Nurturing Digitalized High Value-Added Firms

By Frank-Jürgen Richter

September 20, 2022

Countries, governments and businesses are racing to adopt digitalization in the way they operate to reap the benefits it offers. Businesses were first movers to digitalization, benefitting them and helping realize great potential for economies and consumers.

A perfect example is semiconductor chips. This technology is now used in every electronic device – be it your smartphone or your car. Built on the back of semiconductors, people are now dabbling with the idea of advanced technologies such as AI, IoT, machine learning, cloud computing and drone technologies.

The world has benefitted greatly from the advancement and adoption of high-end technologies. And COVID-19 was the perfect test-bed for it. Amid the pandemic, it is because of the existence of high-speed internet connectivity; online payments systems and ubiquitous smartphones, businesses were able to pivot and survive. Even the numerous millions who were shunned to their homes, working and operating from closed doors was made possible, due to advancement in connectivity technologies such as Google Meet, Zoom and WhatsApp and Facebook messenger – among others.

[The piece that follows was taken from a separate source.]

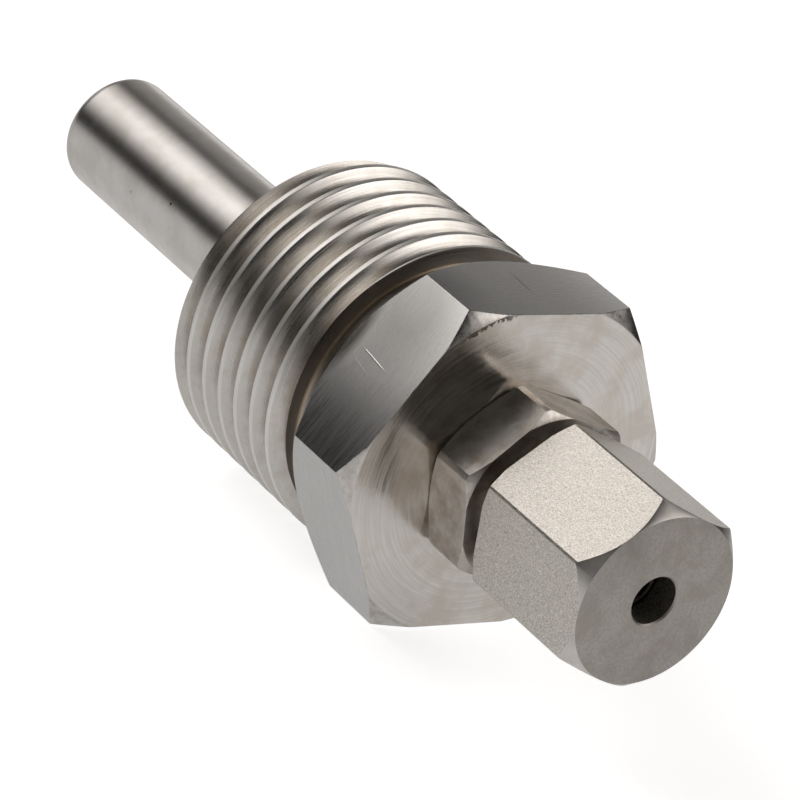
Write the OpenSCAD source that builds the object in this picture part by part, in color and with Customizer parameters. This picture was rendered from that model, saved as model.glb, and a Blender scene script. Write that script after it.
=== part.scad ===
// Screw-in thermowell with a compression gland for a small probe.
// Everything lies along X: the stem points to -X, the gland nut to +X, and x = 0 is the
// sealing shoulder, the back face of the big hexagon. All sizes are in millimetres.

/* [Process connection] */
// Major diameter of the process thread (half-inch parallel pipe thread)
thread_d = 20.955; // [17:0.001:26]
// Pitch of the process thread
thread_pitch = 1.814; // [1:0.001:2.3]
// Length of the threaded shank, from the sealing shoulder to its end
thread_l = 15; // [10:0.5:20]
// Width of the relief groove between the thread and the shoulder
relief_w = 1.8; // [1.2:0.1:4]
// Depth of the relief groove below the root of the thread
relief_depth = 0.1; // [0:0.05:0.6]
// Fillet in both corners of the relief groove
relief_fillet = 0.3; // [0.1:0.05:0.6]

/* [Hexagon] */
// Size of the hexagon across its flats
hex_af = 21; // [21:0.5:27]
// Thickness of the hexagon
hex_h = 6.9; // [6.5:0.1:12]
// Width of the chamfer on the hexagon's corners at the shoulder
hex_back_chamfer = 1.75; // [0.5:0.05:2]
// Angle of that chamfer, measured from the face
hex_back_deg = 45; // [15:1:50]
// Width of the chamfer on the hexagon's corners at the front
hex_front_chamfer = 1.1; // [0.5:0.1:2]
// Angle of that chamfer, measured from the face
hex_front_deg = 32; // [15:1:50]

/* [Stem] */
// Outside diameter of the stem
stem_d = 8; // [6:0.5:12]
// Insertion length, from the sealing shoulder to the tip
stem_l = 39.3; // [25:0.1:200]
// Rounding of the edge at the tip
tip_r = 0.9; // [0.3:0.1:2]
// Thickness of the metal left at the tip
tip_wall = 3; // [1.5:0.5:6]

/* [Probe] */
// Diameter of the probe that the gland grips
probe_d = 3; // [2:0.1:3.6]
// Clearance round the probe in the stem and in the gland, on the radius
well_gap = 0.1; // [0.05:0.01:0.2]
// Clearance round the probe in the nut, on the radius
nut_gap = 0.05; // [0.02:0.01:0.1]
// Clearance round the probe in the ferrule before it is pressed down, on the radius
ferrule_gap = 0.03; // [0.01:0.01:0.1]

/* [Gland body] */
// Major diameter of both gland threads
gland_d = 8; // [7.5:0.1:9]
// Pitch of both gland threads
gland_pitch = 1; // [0.5:0.25:1.25]
// Size of the gland's hexagon across its flats
gland_af = 11; // [10.5:0.5:14]
// Thickness of the gland's hexagon
gland_h = 3.8; // [3:0.1:6]
// Length of the thread that screws into the big hexagon
gland_tail_l = 5.5; // [4:0.1:6]
// Length of the thread that carries the nut
gland_stub_l = 6.8; // [6:0.1:10]
// Width of the thread's relief beside the gland's hexagon
gland_relief_w = 1; // [0.7:0.1:1.5]
// Half angle of the ferrule's seat
seat_deg = 12; // [10:1:15]
// Wall left round the mouth of the seat, inside the root of the thread
seat_wall = 0.9; // [0.6:0.05:1]
// Width of the chamfer on the gland's corners at the big hexagon
gland_back_chamfer = 0.85; // [0.3:0.05:1.2]
// Width of the chamfer on the gland's corners at the nut
gland_front_chamfer = 0.6; // [0.3:0.05:1.2]
// Angle the gland came to rest at when it was tightened
gland_turn = -16; // [-30:1:30]

/* [Nut] */
// Size of the nut across its flats
nut_af = 11; // [10.5:0.5:14]
// Length of the nut
nut_l = 10; // [9.4:0.1:14]
// Depth of the nut's thread, from its back face to the floor
nut_socket_l = 6.9; // [6:0.1:7.4]
// Width of the chamfer on the nut's corners at the gland
nut_back_chamfer = 0.55; // [0.3:0.05:1.2]
// Width of the cone on the nut's corners at its front face
nut_nose_w = 0.8; // [0.3:0.05:1.2]
// Angle of that cone, measured from the face
nut_nose_deg = 50; // [30:1:60]
// Angle the nut came to rest at when it was tightened
nut_turn = -21; // [-30:1:30]

/* [Ferrule] */
// How far the ferrule's nose reaches into its seat
ferrule_nose_l = 2.1; // [1:0.1:3]
// Length of the ferrule's plain collar, outside the seat
ferrule_collar_l = 1.5; // [1:0.1:3]
// Width of the flat ring at the ferrule's back
ferrule_lip = 0.25; // [0.1:0.05:0.5]

/* [Fits and edges] */
// Clearance in the gland's threads, on the radius
thread_gap = 0.05; // [0.02:0.01:0.1]
// Clearance where the ferrule meets its seat and the nut's cone, along the axis
cone_gap = 0.2; // [0.1:0.05:0.3]
// Clearance between the ferrule and the cone's wide end in the nut, on the radius
press_gap = 0.3; // [0.1:0.05:0.6]
// Clearance between the gland's lower end and the floor of its socket
socket_gap = 0.3; // [0.1:0.1:0.6]
// Width of the countersink at the mouth of each tapped hole
mouth_chamfer = 0.4; // [0.1:0.1:0.6]
// Width of the broken edge on the nut's bore
bore_chamfer = 0.1; // [0.05:0.05:0.3]
// Height that the turned bar takes off the corners of the gland's hexagon
gland_corner_cut = 0.12; // [0.02:0.01:0.3]
// Height that the turned bar takes off the corners of the nut
nut_corner_cut = 0.05; // [0.02:0.01:0.3]
// Angle of the small chamfers on the gland and the nut, measured from the face
small_chamfer_deg = 30; // [15:1:45]

/* [Hidden] */
$fn = 96;
eps = 0.01;
// Half the angle of the drill's point, measured from the floor of the hole
drill_deg = 31;
// Depths of a Whitworth pipe thread and of a metric thread, for a pitch of one
pipe_thread_depth = 0.64;
metric_thread_depth = 0.613;
thread_r = thread_d / 2;
thread_depth = pipe_thread_depth * thread_pitch;
thread_root_r = thread_r - thread_depth;
relief_r = thread_root_r - relief_depth;
stem_r = stem_d / 2;
bore_r = probe_d / 2 + well_gap;
nut_bore_r = probe_d / 2 + nut_gap;
ferrule_bore_r = probe_d / 2 + ferrule_gap;
gland_r = gland_d / 2;
gland_depth = metric_thread_depth * gland_pitch;
gland_root_r = gland_r - gland_depth;
socket_r = gland_r + thread_gap;
// The gland seats on the front of the big hexagon, and its tail stays clear of the floor
tail_end = hex_h - gland_tail_l;
socket_floor = tail_end - socket_gap;
gland_top = hex_h + gland_h;
stub_end = gland_top + gland_stub_l;
// Seat cone in the gland, and the ferrule's nose that lies on it
seat_r = gland_root_r - seat_wall;
seat_slope = tan(seat_deg);
seat_l = (seat_r - bore_r) / seat_slope;
ferrule_nose = stub_end - ferrule_nose_l;
ferrule_nose_r = seat_r - (ferrule_nose_l + cone_gap) * seat_slope;
ferrule_r = seat_r - cone_gap * seat_slope;
ferrule_shoulder = stub_end + ferrule_collar_l;
ferrule_back_r = ferrule_bore_r + ferrule_lip;
ferrule_back = ferrule_shoulder + ferrule_r - ferrule_back_r;
// The nut's 45 degree cone presses on the ferrule's shoulder, which sets the nut's place
press_r = ferrule_r + press_gap;
nut_floor = ferrule_shoulder + cone_gap - press_gap;
press_tip = nut_floor + press_r - nut_bore_r;
nut_back = nut_floor - nut_socket_l;
nut_front = nut_back + nut_l;

// Node to show

// A turned shape: a list of [x, radius] points from one end of the axis to the other
module turned(points) {
    rotate([0, 90, 0])
        rotate_extrude()
            polygon([
                [0, points[0][0]],
                for (p = points) [p[1], p[0]],
                [0, points[len(points) - 1][0]]
            ]);
}

// Hexagonal bar between x0 and x1, its flats up and down when turn is 0
module hexagon(af, x0, x1, turn) {
    translate([x0, 0, 0])
        rotate([0, 90, 0])
            rotate([0, 0, 30 + turn])
                cylinder(h = x1 - x0, d = af / cos(30), $fn = 6);
}

// Hexagon with its corners chamfered in the lathe. back and front are the widths of the
// two chamfers at the corners, and cut is what the bar's own diameter takes off them.
module turned_hexagon(af, x0, x1, turn, cut, back, back_deg, front, front_deg) {
    bar_r = af / 2 / cos(30) - cut;
    intersection() {
        hexagon(af, x0, x1, turn);
        turned([
            [x0, bar_r - back],
            [x0 + back * tan(back_deg), bar_r],
            [x1 - front * tan(front_deg), bar_r],
            [x1, bar_r - front]
        ]);
    }
}

// Rounded end of the stem: a ring of the edge radius round a plain core
module stem_tip() {
    translate([tip_r - stem_l, 0, 0])
        rotate([0, 90, 0])
            rotate_extrude()
                translate([stem_r - tip_r, 0])
                    circle(r = tip_r);
    turned([
        [-stem_l, stem_r - tip_r],
        [2 * tip_r - stem_l, stem_r - tip_r]
    ]);
}

// Stem, threaded shank and relief groove, as one turned profile
module shank() {
    turned([
        [tip_r - stem_l, stem_r],
        [-thread_l, stem_r],
        [-thread_l, thread_root_r],
        [thread_depth - thread_l, thread_r],
        [-relief_w, thread_r],
        [-relief_w, relief_r + relief_fillet],
        [relief_fillet - relief_w, relief_r],
        [-relief_fillet, relief_r],
        [0, relief_r + relief_fillet],
        [eps, relief_r + relief_fillet]
    ]);
}

// Well: turned from one hexagonal bar, drilled blind from the front and tapped for the gland
module thermowell_body() {
    color([0.66, 0.64, 0.61])
    difference() {
        union() {
            stem_tip();
            shank();
            turned_hexagon(hex_af, 0, hex_h, 0, 0, hex_back_chamfer, hex_back_deg,
                hex_front_chamfer, hex_front_deg);
        }
        // Blind bore for the probe, with the drill's point at the bottom
        turned([
            [tip_wall - stem_l, 0],
            [tip_wall - stem_l + bore_r * tan(drill_deg), bore_r],
            [socket_floor + eps, bore_r]
        ]);
        // Tapped socket for the gland, with a countersunk mouth
        turned([
            [socket_floor, socket_r],
            [hex_h - mouth_chamfer, socket_r],
            [hex_h + eps, socket_r + mouth_chamfer + eps]
        ]);
    }
}

// Gland: a hexagon with a thread on each side, drilled through, with the ferrule's seat
// at its outer end
module gland_body() {
    color([0.55, 0.53, 0.51])
    difference() {
        union() {
            turned([
                [tail_end, gland_root_r],
                [tail_end + gland_depth, gland_r],
                [hex_h - gland_relief_w, gland_r],
                [hex_h - gland_relief_w + gland_depth, gland_root_r],
                [gland_top + gland_relief_w - gland_depth, gland_root_r],
                [gland_top + gland_relief_w, gland_r],
                [stub_end - gland_depth, gland_r],
                [stub_end, gland_root_r]
            ]);
            turned_hexagon(gland_af, hex_h, gland_top, gland_turn, gland_corner_cut,
                gland_back_chamfer, small_chamfer_deg, gland_front_chamfer, small_chamfer_deg);
        }
        turned([
            [tail_end - eps, bore_r],
            [stub_end - seat_l, bore_r],
            [stub_end, seat_r],
            [stub_end + eps, seat_r]
        ]);
    }
}

// Ferrule: a turned ring, its nose in the gland's seat and its back under the nut's cone
module ferrule() {
    color([0.72, 0.70, 0.66])
    difference() {
        turned([
            [ferrule_nose, ferrule_nose_r],
            [stub_end, ferrule_r],
            [ferrule_shoulder, ferrule_r],
            [ferrule_back, ferrule_back_r]
        ]);
        turned([
            [ferrule_nose - eps, ferrule_bore_r],
            [ferrule_back + eps, ferrule_bore_r]
        ]);
    }
}

// Nut: long hexagon, its corners turned to a cone at the front face, tapped from behind,
// with the cone that presses the ferrule at the end of the tapped hole
module gland_nut() {
    color([0.75, 0.73, 0.70])
    difference() {
        turned_hexagon(nut_af, nut_back, nut_front, nut_turn, nut_corner_cut,
            nut_back_chamfer, small_chamfer_deg, nut_nose_w, nut_nose_deg);
        turned([
            [nut_back - eps, socket_r + mouth_chamfer + eps],
            [nut_back + mouth_chamfer, socket_r],
            [nut_floor, socket_r],
            [nut_floor, press_r],
            [press_tip, nut_bore_r],
            [nut_front - bore_chamfer, nut_bore_r],
            [nut_front + eps, nut_bore_r + bore_chamfer + eps]
        ]);
    }
}

thermowell_body();
gland_body();
ferrule();
gland_nut();
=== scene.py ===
import math

import bmesh
import bpy
from mathutils import Matrix, Vector


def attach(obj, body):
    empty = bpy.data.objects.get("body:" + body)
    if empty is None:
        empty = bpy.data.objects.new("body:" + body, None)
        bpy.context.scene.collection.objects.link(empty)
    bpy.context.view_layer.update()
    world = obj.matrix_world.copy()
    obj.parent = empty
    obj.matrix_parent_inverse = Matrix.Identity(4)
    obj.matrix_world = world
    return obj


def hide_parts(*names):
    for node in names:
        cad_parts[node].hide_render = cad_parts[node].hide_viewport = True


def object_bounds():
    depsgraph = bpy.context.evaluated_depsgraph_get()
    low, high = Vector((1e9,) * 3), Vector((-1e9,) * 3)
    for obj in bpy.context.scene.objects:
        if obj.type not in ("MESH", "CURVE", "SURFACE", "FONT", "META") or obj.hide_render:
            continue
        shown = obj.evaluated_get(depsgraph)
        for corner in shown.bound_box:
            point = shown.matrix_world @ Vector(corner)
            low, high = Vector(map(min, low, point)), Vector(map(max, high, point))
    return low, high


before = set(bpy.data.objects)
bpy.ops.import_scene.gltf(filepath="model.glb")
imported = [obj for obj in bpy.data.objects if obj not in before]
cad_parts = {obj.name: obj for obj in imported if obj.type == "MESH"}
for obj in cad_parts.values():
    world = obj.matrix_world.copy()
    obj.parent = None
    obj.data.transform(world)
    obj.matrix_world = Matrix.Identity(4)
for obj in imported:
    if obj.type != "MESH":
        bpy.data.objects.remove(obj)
cad_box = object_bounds()

# Viewpoint: a long lens about 280 mm away, looking back along the well from above its nut
# end, and rolled so that the axis runs down to the right.
camera_data = bpy.data.cameras.new("camera")
camera_data.lens = 210.4
camera_data.sensor_width = 36.0
camera_data.clip_start = 0.02
camera_data.clip_end = 20.0
camera = bpy.data.objects.new("camera", camera_data)
camera_place = Vector((0.192263, -0.172880, 0.110128))
camera_right = Vector((0.5430, 0.7935, 0.2747))
camera_up = Vector((-0.4776, 0.0228, 0.8783))
camera_back = Vector((0.6907, -0.6081, 0.3914))
camera.matrix_world = Matrix.Translation(camera_place) @ Matrix(
    (camera_right, camera_up, camera_back)
).transposed().to_4x4()
bpy.context.scene.collection.objects.link(camera)
bpy.context.scene.camera = camera
bpy.context.scene.view_settings.view_transform = "Standard"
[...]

Governments who had already been adopting emerging technologies such as remote sensing and IoT, were able to manage public utility services amid complete lockdowns, ensuring basic city services such as electricity, water and sanitation was kept up and running.

Going digital holds many benefits, but it needs to go hand-in-hand with socioeconomic and inclusive development. This is one of the topics being discussed in the upcoming Horasis India Meeting, being held between 25 to 26 September, 2022 in Vietnam. The themes discussed in the meeting will center around geopolitics, impacts of COVID-19, and the pressures being faced by global and national economies. The event will have 300 of the most senior members of Horasis, suggesting ways in which developing economies—particularly India and Vietnam—can realize a sustainable and resilient future.

Driving Innovations

Indian telecom giant Reliance Jio is planning to roll out 5G networks across the country within two months, for which it has dedicated US$25 billion. India kicked off its 5G auction, with two major telecom contenders – Reliance Jio and Bharti Airtel winning the lions share. Former CEO of Bharti Airtel, Sanjay Kapoor, believes that India will need to invest heavily in 5G infrastructure. Presently India has only about 250,000 fiberized sites dedicated to each operator, which will not be enough to make 5G coverage reach far corners of the country. He added, “to the time when we really can boast about giving a great customer experience, I think we are two, three years away.”

In 2020, the Indian government laid out a plan to invest around US$477 million to boost AI, IoT, Big Data, cybersecurity, machine learning and robotics. One such initiative was an Indian state government’s collaboration with Intel India to form an AI research centre, INAI (Intel AI). The centre focuses on solving challenges in India’s healthcare and smart mobility segment. To date the centre has accomplished understanding severe diseases such as dementia, cancer, strokes and healthy ageing using deep learning models.

The government is also asking the National Council of Educational Research & Training to introduce AI introductory courses at secondary level in schools. The CBSE (Central Board of Secondary Education) has already introduced AI as a subject in higher secondary classes in Indian schools. “All AICTE approved institutions have been suggested to offer Artificial Intelligence as an elective in B.Tech. courses and also start B.Tech courses in Artificial Intelligence and Data Science to augment the human resource in Artificial Intelligence and Data Analytics.”

Scope for Collaboration

Both India and Vietnam have much to benefit by collaborating in different areas. The countries have signed an MoU on bilateral cooperation in information technology and electronics. This will help create more channels to promote trade and investment between firms of the two countries. Additionally in August 2021, India provided non-refundable aid of US$5 million to Vietnam in facilitating high-quality human resources development, notably in IT and foreign languages.

In an interview with Economic Times, President of Vietnam, Vuong Dinh Hue had this to say about India: “In future, the two sides need to intensify investment promotion activities, promote the investment climates of the two countries to potential partners, explore investment cooperation opportunities and share experience in new areas, namely digital transformation, digital economy, IT, and application of new technology for the development of high-quality human resource needed for the Fourth Industrial Revolution.”

Photo Caption: 5G networks hold the key to unlock the potential of emerging technologies.